Below this line is the material. Write out only its lines from the one containing "front_balls();" through the one containing "bpy.context.scene.collection.objects.link(empty)", both kept, exactly.

— start of Data segment —

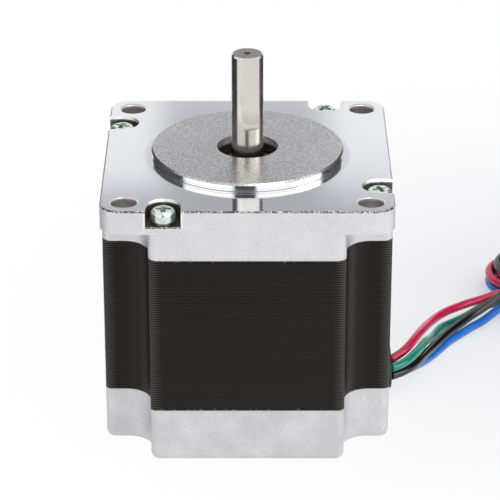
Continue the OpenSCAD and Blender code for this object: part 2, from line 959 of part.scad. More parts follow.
// The chamfered last layer of a stadium-shaped plate
module chamfered_stadium(w, h, chamfer) {
    rotate([90, 0, 90])
        linear_extrude(w - h, center = true)
            chamfer_profile(h, chamfer);
    for (x = [(h - w) / 2, (w - h) / 2])
        translate([x, 0, 0])
            cylinder(h = chamfer, r1 = h / 2, r2 = h / 2 - chamfer);
}

function unit(v) = v / norm(v);

// The corners of one ring of a tube, square to its direction
function tube_ring(p, along, r, sides) =
    let (side = unit(cross(along, [0, 0, 1])), up = cross(side, along))
    [for (k = [0:sides - 1]) p + r * (cos(360 / sides * k) * side + sin(360 / sides * k) * up)];

// Both ends of a tube point along X, and between them it follows its neighbours
function along_at(path, i) =
    i == 0 || i == len(path) - 1 ? [1, 0, 0] : unit(path[i + 1] - path[i - 1]);

function tube_corners(path, r, sides) =
    [for (i = [0:len(path) - 1]) each tube_ring(path[i], along_at(path, i), r, sides)];

// Triangles between one ring and the next
function band_faces(from, to, sides) = [
    for (k = [0:sides - 1])
        let (a = from + k, b = from + (k + 1) % sides, c = to + (k + 1) % sides, d = to + k)
        each [[a, d, c], [a, c, b]]];

function open_sweep_faces(rings, sides) = concat(
    [for (i = [0:rings - 2]) each band_faces(i * sides, (i + 1) * sides, sides)],
    [[for (k = [0:sides - 1]) k]],
    [[for (k = [sides - 1:-1:0]) (rings - 1) * sides + k]]);

function closed_sweep_faces(rings, sides) =
    [for (i = [0:rings - 1]) each band_faces(i * sides, (i + 1) % rings * sides, sides)];

module tube(path, r, sides) {
    polyhedron(tube_corners(path, r, sides), open_sweep_faces(len(path), sides));
}

function from_face(route) = [for (p = route) p + [lead_face_x, 0, foot_z]];

function path_length(path, i = 0) =
    i >= len(path) - 1 ? 0 : norm(path[i + 1] - path[i]) + path_length(path, i + 1);

// A flat spiral with two straight runs, which starts along X at the origin. Half turn
// number half runs towards the right when it is even and towards the left when odd.
function bend_radius(half, a) = coil_bend_r - coil_step / 2 * (half + a / 180);

function half_turn(half, run) =
    let (right = half % 2 == 0, sign = right ? 1 : -1, end_x = right ? run : 0)
    concat(
        [for (k = [run_rings:-1:1])
            [end_x - sign * run * k / (run_rings + 1), coil_bend_r - sign * bend_radius(half, 0), 0]],
        [for (k = [0:bend_rings])
            let (a = 180 / bend_rings * k, r = bend_radius(half, a))
            [end_x + sign * r * sin(a), coil_bend_r - sign * r * cos(a), 0]]);

function spiral_path(run) =
    concat([[0, 0, 0]], [for (half = [0:2 * coil_turns - 1]) each half_turn(half, run)]);

// Length of a lead past the grommet that its route and the coil's bends leave over
function rest_length(route) =
    lead_l - tip_l - path_length(route) - path_length(spiral_path(0));

// The straight runs take what the longest route leaves over, but for its tail
coil_run = (min([for (route = [red_route, green_route, blue_route, black_route])
    rest_length(route)]) - tail_l) / (2 * coil_turns);

// The inner end runs straight on until the lead has its full length
function coil_path(route) =
    let (wound = spiral_path(coil_run), last = wound[len(wound) - 1], tail = tail_length(route))
    concat(wound, [last + [tail / 2, 0, 0], last + [tail, 0, 0]]);

function tail_length(route) = rest_length(route) - 2 * coil_turns * coil_run;

// Where a route ends and its coil begins
function coil_start(route) = from_face(route)[len(route) - 1];

// Distance from a point to the straight line between two others
function point_gap(p, a, b) =
    let (t = max(0, min(1, (p - a) * (b - a) / ((b - a) * (b - a)))))
    norm(p - a - t * (b - a));

// Least distance between two stretches of the coil that aren't next to each other
function self_gap(path, apart) = min([
    for (i = [0:len(path) - 1], k = [0:len(path) - 2])
        if (abs(k - i) > apart && abs(k + 1 - i) > apart)
            point_gap(path[i], path[k], path[k + 1])]) - lead_d;

module free_lead(route) {
    tube(from_face(route), lead_d / 2, route_sides);
}

module lead_coil(route) {
    path = coil_path(route);
    echo(coil_self_gap = self_gap(path, run_rings + bend_rings), tail = tail_length(route), run = coil_run);
    translate(coil_start(route))
        tube(path, lead_d / 2, coil_sides);
}

module lead_tip(route) {
    path = coil_path(route);
    translate(coil_start(route) + path[len(path) - 1])
        rotate([0, 90, 0])
            cylinder(h = tip_l, d = tip_d);
}

red = [0.75, 0.10, 0.13];
green = [0.05, 0.48, 0.37];
blue = [0.10, 0.25, 0.75];
black = [0.08, 0.08, 0.09];

module lead_red() {
    color(red) free_lead(red_route);
}

module lead_green() {
    color(green) free_lead(green_route);
}

module lead_blue() {
    color(blue) free_lead(blue_route);
}

module lead_black() {
    color(black) free_lead(black_route);
}

module lead_red_coil() {
    color(red) lead_coil(red_route);
}

module lead_green_coil() {
    color(green) lead_coil(green_route);
}

module lead_blue_coil() {
    color(blue) lead_coil(blue_route);
}

module lead_black_coil() {
    color(black) lead_coil(black_route);
}

module lead_red_tip() {
    color("silver") lead_tip(red_route);
}

module lead_green_tip() {
    color("silver") lead_tip(green_route);
}

module lead_blue_tip() {
    color("silver") lead_tip(blue_route);
}

module lead_black_tip() {
    color("silver") lead_tip(black_route);
}

front_cap();
stator_stack();
rear_cap();
case_screws();
shaft();
rotor_cup_front();
rotor_cup_rear();
rotor_magnet();
front_bobbin();
rear_bobbin();
coils_phase_a();
coils_phase_b();
front_outer_race();
front_inner_race();
front_balls();
front_cage();
front_shields();
rear_outer_race();
rear_inner_race();
rear_balls();
rear_cage();
rear_shields();
wave_washer();
lead_grommet();
lead_red();
lead_green();
lead_blue();
lead_black();
lead_red_coil();
lead_green_coil();
lead_blue_coil();
lead_black_coil();
lead_red_tip();
lead_green_tip();
lead_blue_tip();
lead_black_tip();
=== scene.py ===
import math
import random

import bmesh
import bpy
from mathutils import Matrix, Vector


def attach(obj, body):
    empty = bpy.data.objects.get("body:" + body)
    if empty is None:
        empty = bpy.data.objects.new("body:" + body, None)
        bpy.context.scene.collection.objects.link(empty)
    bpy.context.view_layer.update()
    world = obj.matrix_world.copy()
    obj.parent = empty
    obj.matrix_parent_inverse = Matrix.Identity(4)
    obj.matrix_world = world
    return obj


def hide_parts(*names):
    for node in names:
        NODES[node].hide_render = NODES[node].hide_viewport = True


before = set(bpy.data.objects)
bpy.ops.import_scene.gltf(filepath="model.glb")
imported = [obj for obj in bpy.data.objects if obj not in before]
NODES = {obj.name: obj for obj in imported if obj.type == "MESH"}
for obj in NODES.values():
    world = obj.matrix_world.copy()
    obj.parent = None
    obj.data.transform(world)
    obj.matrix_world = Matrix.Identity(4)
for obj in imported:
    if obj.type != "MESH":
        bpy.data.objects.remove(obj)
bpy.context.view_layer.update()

MM = 0.001  # in metres


def reach(node, axis, pick=max):
    """How far a CAD node reaches along an axis (0, 1 or 2 for x, y or z), in mm."""
    return round(pick(v.co[axis] for v in NODES[node].data.vertices) / MM, 3)


# Sizes in mm, read from the solids
HALF_W = reach("stator_stack", 0)
STACK_TOP_Z = reach("stator_stack", 2)
STACK_END_Z = reach("stator_stack", 2, min)
FOOT_Z = reach("rear_cap", 2, min)
PILOT_H = reach("front_cap", 2)
SHAFT_TOP = reach("shaft", 2)
SCREW_END_Z = reach("case_screws", 2, min)
LEAD_FACE_X = reach("lead_grommet", 0)

# Sizes in mm, as in the CAD source
NOTCH_W = 9.2
NOTCH_R = 5.0
LAM_EDGE_R = 1.3
FLANGE_T = 4.8
PILOT_R = 19.05
HOLE_AT = 23.57
HOLE_R = 2.55
SCREW_ALONG = 16.0
SCREW_OUT = 25.5
SCREW_R = 1.25
POCKET_DEPTH = 3.2
POCKET_W = 6.8
SLOT_R = 25.0
SHAFT_R = 3.175
FLAT_L = 15.0
LEAD_D = 1.8
LEAD_L = 300.0
TIP_L = 8.0
TIP_D = 0.9
TAIL_L = 6.0
COIL_BEND_R = 10.0
COIL_STEP = 2.3
COIL_TURNS = 2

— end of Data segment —

**Answer to this problem**
front_balls();
front_cage();
front_shields();
rear_outer_race();
rear_inner_race();
rear_balls();
rear_cage();
rear_shields();
wave_washer();
lead_grommet();
lead_red();
lead_green();
lead_blue();
lead_black();
lead_red_coil();
lead_green_coil();
lead_blue_coil();
lead_black_coil();
lead_red_tip();
lead_green_tip();
lead_blue_tip();
lead_black_tip();
=== scene.py ===
import math
import random

import bmesh
import bpy
from mathutils import Matrix, Vector


def attach(obj, body):
    empty = bpy.data.objects.get("body:" + body)
    if empty is None:
        empty = bpy.data.objects.new("body:" + body, None)
        bpy.context.scene.collection.objects.link(empty)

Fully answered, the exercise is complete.